Autorefractors project near-infrared or infrared light into the eye via a beam splitter and employ various optical principles to reveal the eye’s refractive characteristics from the measured light reflected from the ocular fundus.
The foundation for most of the optical principles employed in modern autorefractors (including automated lensmeters), and aberrometers was laid by Christopher Scheiner nearly 400 years ago. Using an opaque disk perforated with 2 pinhole apertures (known as the Scheiner disk), he demonstrated that an eye’s spherical error could be measured. This Scheiner principle relies on the fact that a double-pinhole aperture placed before the eye evokes different responses in an ametropic eye than in an emmetropic eye (Fig 8-3). When looking at a small, distant light source, a normal (emmetropic) eye will see a single spot of light with or without the double-pinhole aperture upfront. In case of either myopia or hyperopia, on the other hand, 2 separate spots are seen when the double-pinhole aperture is in place. This is because in a myopic eye (for example), the 2 bundles of light that have been created by the double-pinhole aperture come to focus in the vitreous, crossing over and creating 2 separate spots on the retina; in a hyperopic eye, the 2 bundles of light come to focus beyond the retina, which also leaves 2 separate spots on the retina.
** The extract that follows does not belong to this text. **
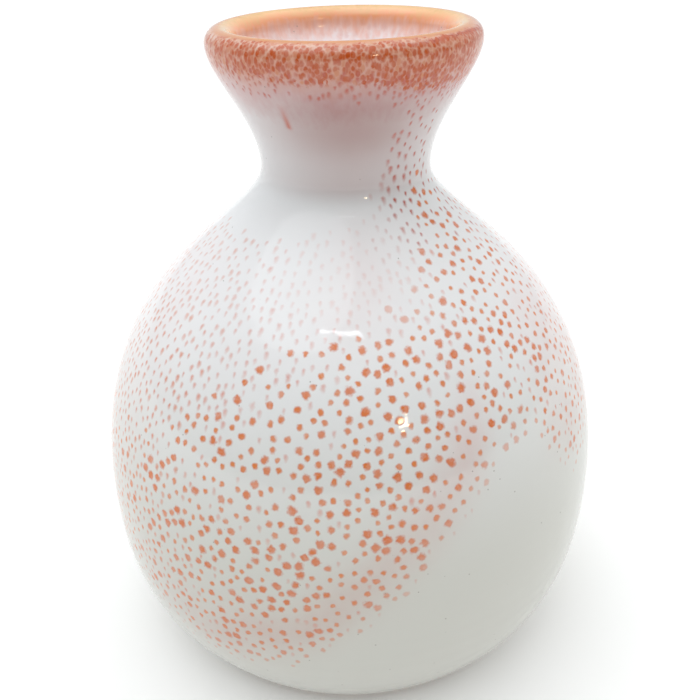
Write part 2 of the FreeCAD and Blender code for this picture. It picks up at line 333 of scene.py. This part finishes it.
# Spot centres thrown at random over a surface, evenly by area, and kept where none is too near.
def scatterSpots(setup, surface, decide, seed):
    rng = np.random.default_rng(seed)
    radius, level, drop = surface[:, 0], surface[:, 1], surface[:, 2]
    run = np.abs(drop)
    area = np.concatenate([[0], np.cumsum(np.diff(run) * (radius[1:] + radius[:-1]) / 2)])
    along = np.interp(rng.random(setup["tries"]) * area[-1], area, run)
    azimuth = rng.uniform(-np.pi, np.pi, setup["tries"])
    r, z = np.interp(along, run, radius), np.interp(along, run, level)
    at = along * np.sign(drop[-1])
    keep, gap, size, kind, strength = decide(setup, azimuth, z, at, rng.random((4, setup["tries"])))
    place = np.stack([r * np.sin(azimuth), -r * np.cos(azimuth), z], 1)
    kept, grid = [], {}
    for k in np.flatnonzero(keep):
        cell = tuple((place[k] // setup["grid"]).astype(int))
        near = [n for dx in (-1, 0, 1) for dy in (-1, 0, 1) for dz in (-1, 0, 1)
                for n in grid.get((cell[0] + dx, cell[1] + dy, cell[2] + dz), ())]
        if near and (((place[near] - place[k]) ** 2).sum(1) < gap[k] ** 2).any():
            continue
        kept.append(k)
        grid.setdefault(cell, []).append(k)
    print(len(kept), "spots")
    return dict(azimuth=azimuth[kept], drop=at[kept], radius=r[kept], size=size[kept],
                kind=kind[kept], strength=strength[kept])


# For each face's corners, the step to the nearest and next nearest spot of that face, across
# and down, in units of the spot's own radius, with its kind and strength. Each sector of the
# circle looks only at the spots within reach, in mm.
def spotSteps(azimuth, drop, radius, found, sectors=120, reach=5):
    middle = azimuth[:, 0] + wrapped(azimuth[:, 2] - azimuth[:, 0]) / 2
    middleDrop, middleRadius = drop.mean(1), radius.mean(1)
    out = np.zeros((2, len(azimuth), 4, 4), np.float32)
    sector = ((middle + np.pi) / (2 * np.pi) * sectors).astype(int) % sectors
    stretch = np.where(np.abs(found["kind"] - 1) < 0.5, 1.0, 2.0)    # soft spots have a tail
    for s in range(sectors):
        face = np.flatnonzero(sector == s)
        centre = -np.pi + 2 * np.pi * (s + 0.5) / sectors
        use = np.flatnonzero(np.abs(wrapped(found["azimuth"] - centre)) * found["radius"] < reach)
        if not len(face) or len(use) < 2:
            continue
        across = wrapped(middle[face, None] - found["azimuth"][None, use]) * middleRadius[face, None]
        down = middleDrop[face, None] - found["drop"][None, use]
        down = np.where(down > 0, down / stretch[use], down)
        far = np.hypot(across, down) / found["size"][use]
        order = np.argpartition(far, 1, axis=1)[:, :2]
        first = far[np.arange(len(face)), order[:, 0]] > far[np.arange(len(face)), order[:, 1]]
        order[first] = order[first][:, ::-1]
        for k in (0, 1):
            spot = use[order[:, k]]
            size = found["size"][spot][:, None]
            turn = wrapped(azimuth[face] - found["azimuth"][spot][:, None])
            out[k, face, :, 0] = turn * radius[face] / size
            out[k, face, :, 1] = (drop[face] - found["drop"][spot][:, None]) / size
            out[k, face, :, 2] = found["kind"][spot][:, None]
            out[k, face, :, 3] = found["strength"][spot][:, None]
    return out


# Degrees round from the front, and mm above the foot ("level") or down from the crest ("drop").
tintAreas = dict(
    soft=dict(share=0.05),
    nearLow=dict(share=0.42, above=6, width=6, degrees=(-60, -20), untilDegrees=(24, 36)),
    rightSide=dict(share=0.3, degrees=(42, 60), untilDegrees=(100, 130), level=(38, 46),
                   untilLevel=(60, 70)),
    leftSide=dict(share=0.14, degrees=(40, 70), untilDegrees=(130, 160)),
    column=dict(share=0.12, degrees=4, width=13, level=(58, 66), untilLevel=(74, 80)),
    # the low-down tint: painted shade, darker and a little creamier towards the bottom, gone above
    # these levels
    creamAndShade=dict(untilLevel=(28, 68)),
    # the neck: a mauve tint that also paints shade on the neck, strongest at the front
    neck=dict(level=(77.5, 81), drop=(3, 7), frontTurn=0.05, frontWidth=0.75, share=(0.3, 0.65),
              deeper=(5, 12), depth=(0.35, 0.65), paler=0.4, palerDrop=(14, 22)),
    drip=dict(degrees=29, radius=15, width=0.36, drop=(9, 14.2), untilDrop=(13.8, 14.6)),
    pooled=dict(drop=1.75, wander=0.25, width=0.3, degrees=(18, 40), untilDegrees=(95, 120)),
)


# Tints that change slowly: pink haze among the spots, painted shade low down with a faint cream tint,
# the mauve neck with painted shade strongest at the front, one drip, the dark red line where the rim
# glaze has pooled, and the share of red cells.
def tints(azimuth, level, drop):
    zone, areas, degrees = zoneAt(azimuth, level, drop), tintAreas, np.degrees(azimuth)
    low, right, left, column = (areas[k] for k in ("nearLow", "rightSide", "leftSide", "column"))
    nearLow = (np.exp(-((zone["aboveLow"] - low["above"]) / low["width"]) ** 2)
               * ease(degrees, *low["degrees"]))
    nearLow *= 1 - ease(degrees, *low["untilDegrees"])
    rightSide = ease(degrees, *right["degrees"]) * (1 - ease(degrees, *right["untilDegrees"]))
    rightSide *= ease(level, *right["level"]) * (1 - ease(level, *right["untilLevel"]))
    leftSide = ease(-degrees, *left["degrees"]) * (1 - ease(-degrees, *left["untilDegrees"]))
    soft = zone["inside"] * (1 - zone["crisp"])
    middle = (np.exp(-((degrees - column["degrees"]) / column["width"]) ** 2)
              * ease(level, *column["level"]) * (1 - ease(level, *column["untilLevel"])))
    haze = (areas["soft"]["share"] * soft + column["share"] * middle + low["share"] * nearLow
            + right["share"] * rightSide + left["share"] * leftSide * zone["inside"])
    # Painted shade: the glaze darkens towards the bottom with a faint cream tint.
    creamAndShade = 1 - ease(level, *areas["creamAndShade"]["untilLevel"])
    neck = areas["neck"]
    # The neck's mauve tint is partly painted shade, strongest where the neck faces the front.
    front = np.exp(-(wrapped(azimuth - neck["frontTurn"]) / neck["frontWidth"]) ** 2)
    neckTintAndShade = ease(level, *neck["level"]) * ease(drop, *neck["drop"])
    neckTintAndShade = neckTintAndShade * spread(neck["share"], front) * spread(neck["depth"], ease(drop, *neck["deeper"]))
    neckTintAndShade *= 1 - neck["paler"] * ease(drop, *neck["palerDrop"])
    run = areas["drip"]
    aside = wrapped(azimuth + math.radians(run["degrees"])) * run["radius"]
    drip = np.exp(-(aside / run["width"]) ** 2)
    drip = drip * ease(drop, *run["drop"]) * (1 - ease(drop, *run["untilDrop"]))
    line = areas["pooled"]
    offLine = drop - line["drop"] - line["wander"] * np.sin(5 * azimuth)
    pooled = np.exp(-(offLine / line["width"]) ** 2)
    pooled = pooled * ease(degrees, *line["degrees"]) * (1 - ease(degrees, *line["untilDegrees"]))
    cells = zone["cells"] * edge("cellShare", azimuth)
    return dict(haze=np.clip(haze, 0, 1), cells=cells, creamAndShade=creamAndShade, neckTintAndShade=neckTintAndShade, drip=drip,
                pooled=pooled, drop=drop)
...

One can refract an eye by placing diverse lenses in front of the eye, or by moving the point source axially, until a single spot of light is achieved on the retina.
Figure 8-3 The Scheiner principle. Double pinhole apertures placed before the pupil isolate 2 small bundles of light. An object not conjugate to the retina appears doubled instead of blurred.
(Modified from Duane TD, ed. Clinical Ophthalmology. Vol 1. Hagerstown, MD: Harper & Row; 1983:2.)
A modified, objective form of this principle is still used today in most autorefractors. For example, in some instruments, the pinhole apertures are effectively replaced by 2 light-emitting diodes (LEDs) imaged in the pupillary plane. From the axial position of the LEDs required to achieve a single image on a camera, the patient’s refractive error is determined. This may be repeated in various meridians to determine any astigmatic component of the refractive error.
Many recent instruments use a stationary source of light to “flood” the eye and then isolate the light emerging from the eye into multiple beams (eg, via a Hartmann screen—essentially a Scheiner disk with multiple holes, or a multi-lenslet array, as described by Shack). They then measure the deflection or deviation from their ideal reference positions of the emerging individual light rays to infer the eye’s refractive error. This method is commonly referred to as the ray-deflection principle. It enables, not just the measurement of spherocylindrical errors but also the measurement of higher-order aberrations, if multiple parts of the pupil are analyzed, as is done with aberrometers.
The main difficulties with autorefractors are the result of human factors, such as poor fixation and accommodative fluctuation, including so-called instrument myopia; that is, the tendency to accommodate when looking into instruments. Various methods of fogging and automatic tracking have been developed to overcome the latter, with some success.